On transfer day, the buyer typically pays at the Land Office:

  • Transfer fee buyer-share
  • Lease registration fee (1% of total rent) if leasehold
  • Stamp duty 0.1% on lease if leasehold
  • Foreign-quota verification fee (small, condo-specific)
  • Various small administrative fees

Total Land Office fees for a typical foreign-buyer condo transfer (50/50 split with seller): THB 100,000–150,000 per THB 10M of property value.

For full tax breakdown including SBT, stamp duty, and withholding tax (all customarily seller’s): Taxes and fees when buying property in Thailand — full 2026 breakdown.

The mortgage registration fee — same Thai-only stimulus

Alongside the transfer fee, the standard 1% mortgage registration fee was cut to 0.01% under the same 2025–2026 stimulus, with the same Thai-only restriction. Foreign buyers obtaining the (rare) Thai bank mortgage on a foreign-eligible condo pay the full 1%.

For most foreign buyers this is academic — Thai banks rarely lend to foreigners for residential property — but it’s part of the same Royal Decree.

Negotiation in the SPA

The transfer fee allocation is one of the easier items to negotiate in the SPA. Three patterns:

1. 50/50 split (default). Most reasonable, matches custom, easy to explain.

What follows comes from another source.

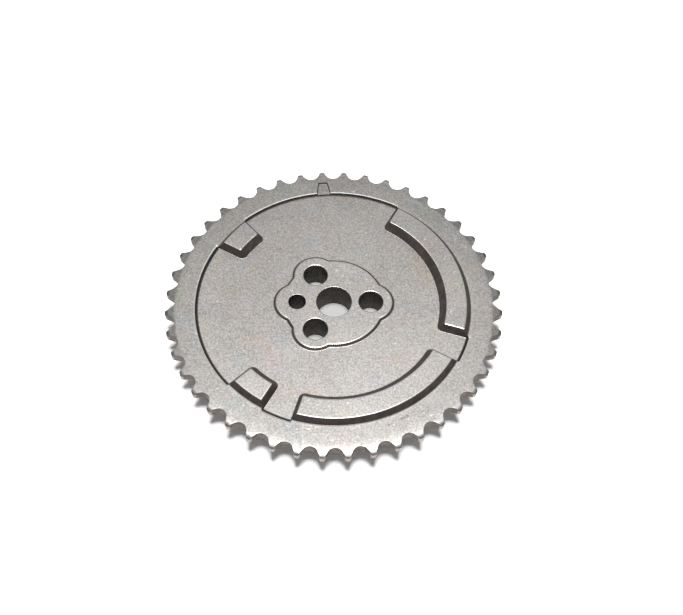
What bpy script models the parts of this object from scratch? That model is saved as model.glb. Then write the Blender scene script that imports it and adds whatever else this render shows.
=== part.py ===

2. Buyer pays full (developer SPA). Common in new-build; can sometimes be negotiated to 50/50 or to seller paying part as price reduction.

3. Seller pays full (motivated seller, distress, structured incentive). Less common; appears when the seller has reasons to want a clean fast close.

For foreign buyers, the realistic ask in negotiation:

  • For resale: insist on 50/50 unless the price reflects you paying more
  • For off-plan from a developer: try to negotiate down to 50/50; if the developer holds firm, factor 2% into your total cost
  • For distressed or motivated seller: ask for seller-pays-full as part of a clean offer

Disputes on transfer day

Disputes about the transfer fee allocation occasionally erupt at the Land Office when the SPA is silent or vague. The Land Office officer doesn’t take sides — they collect the fee, and how it’s split between the parties is the parties’ problem to resolve.

If you arrive at the Land Office without clarity on who pays the fee, expect:

  • A 30-minute negotiation in the corridor
  • Pressure to “just pay it and resolve later”
  • Risk of transfer being delayed if neither party will pay

The fix is to be explicit in the SPA. The cost of clarity in the contract is zero; the cost of resolving disputes at the Land Office is real (delayed transfer, frayed relations, extra trip if rescheduled).

What this means for buyers in 2026

Three rules:

  1. Budget the full 2% as a foreign buyer. Don’t underwrite the 0.01% stimulus — it’s not for you.

  2. Negotiate the split in the SPA, not on transfer day. Be explicit about who pays. Default to 50/50 for resale; push back against 100% buyer for developer SPAs where the price hasn’t been reduced to compensate.

  3. Pay the buyer-share via cashier’s cheque made to the Land Office. Arrange the cheque the day before transfer. Don’t bring cash for property-scale amounts.

For broader tax context: Taxes and fees when buying property in Thailand — full 2026 breakdown. For the Land Office process: Land Office transfer day in Thailand — what actually happens. For withholding tax (the seller’s biggest tax): Withholding tax on property sale in Thailand — how the Land Office calculates it. For the SPA negotiation: Sale and Purchase Agreement (SPA) for property in Thailand — what foreigners need to know.

Frequently asked questions

How much is the property transfer fee in Thailand?

2% of the appraised value of the property, paid at the Land Office on transfer day. The appraised value is set by the Treasury Department and is typically 30–50% below market value. A 2025–2026 government stimulus reduced the rate to 0.01% for residential property under THB 7M, but only for Thai nationals — foreign buyers pay the full 2%.

Who pays the property transfer fee in Thailand?

By customary practice the transfer fee is split 50/50 between buyer and seller. The split is negotiable in the Sale and Purchase Agreement. New-build developer SPAs in Phuket commonly push the full 2% onto the buyer; resale transactions more often honor the 50/50 split. If the contract is silent, the customary split is the default — but disputes happen on transfer day, so be explicit in the SPA.

Is the 0.01% transfer fee for foreigners too?

No. The Royal Decree creating the 2025–2026 stimulus restricts the 0.01% rate to Thai nationals purchasing residential property under THB 7M. Foreign buyers pay the standard 2% regardless of property value or the stimulus period. Some brokerage marketing implies foreigners may also benefit; this is incorrect. Treat any reduction at the Land Office as a bonus to negotiate, not as a budgeted line item.

How is the appraised value calculated?

The Treasury Department of Thailand maintains a database of appraised values for all registered land and condo units, updated periodically. The Land Office officer pulls the appraised value from this database on transfer day. Appraised values run 30–50% below market value typically, varying by area and how recently the database was updated. Buyers and sellers don't negotiate this number — it's set administratively.